After the working cycle, blanks must be extracted quickly but accurately, to maintain productivity but prevent tool damage; sensors and quick actuation prove useful here. In addition, material going through stampers must often clear tight spaces, which necessitates accuracy and smooth motion. Elsewhere, in progressive die applications, blank sheet metal is carried through a series of dies to produce a final product; one newer design element for such operations is gantries that travel with the die, which quicken the processes by making die changes easier.

Let's consider the specific motion technologies involved.

Die protection

A major challenge in stamping is that forces must be high, but cycle times must be short, to allow machine shops to output an economically effective volume of parts. For example, some stamping applications, such as those for large automotive frames or panels, run at 30 or so strokes per minute, while others, such as those for small electronic components, run at 1,400 to 1,500 strokes per minute. Therefore, die crashes are the main cause of downtime (and nonconforming parts) in metal stamping; what's more, a die repaired after a crash often produces imperfect parts.

One way to prevent crashes is to ensure that nothing is misaligned during a press cycle — with a system of sensors in the tooling, encoders at the crankshafts, and a controller to interpret their signals.

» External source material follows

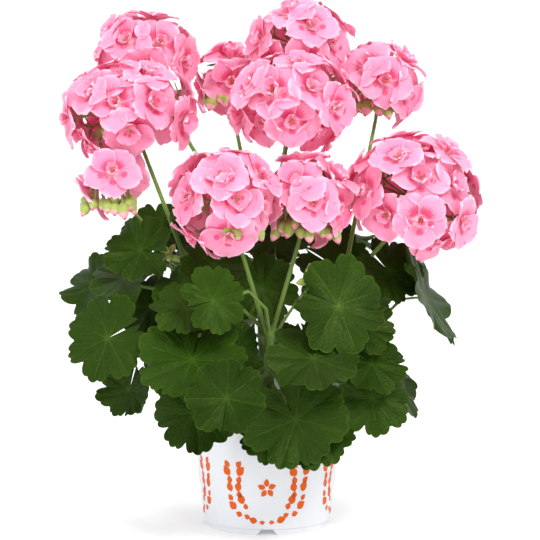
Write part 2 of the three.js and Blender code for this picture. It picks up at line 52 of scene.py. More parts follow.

Sensors from TURCK Inc., Minneapolis, detect speed, accuracy, target orientation, and position, even for part ejection and hole placement. Progressive dies are a particularly suitable application: Here, sensors are placed at multiple locations within the tool or die to detect bends, short feeds, long feeds, slugs, and missed hits. Elsewhere, in transfer dies, sensors are incorporated into the grippers to detect that panels are in place before being transferred to the next station.

When incorporating sensors for die protection, the first step is to determine the location and type of sensors needed. Several types exist: Some are contact sensors (mechanical devices activated by physical touch) while others are noncontact electrical sensors that use magnetic fields, light, or sound waves to determine position.

Mechanical sensors are less expensive, but eventually wear and fail. In contrast, electrical sensors are more expensive, but last longer — typically only failing when a catastrophic event occurs, and rarely from wear.

More specifically, solid-state proximity sensors are impervious to oil, coolant, and other fluids. Photoelectric sensors are another noncontact, solid-state option, but are more susceptible to the relatively dirty environments of stamping and pressing. Housing styles abound: Flat-pack proximity sensors can be embedded in dies to monitor stripper plates, for determining whether slugs have been pulled into the die. Cylindrical versions can be placed in a spring-loaded lifter to detect whether material has fed properly into position before the die closes; if slugs are deposited after the die stroke, the sensor detects the difference in position.

A final consideration is that sensor cables, wires, and junction boxes (that route signals to the controller) must be protected from scrap metal, forklifts, or other hazards. Manufacturers often cut channels into die shoes to protect cables from damage; some also fill these channels with silicon rubber sealants or use conduit in the channel around the cable or wire.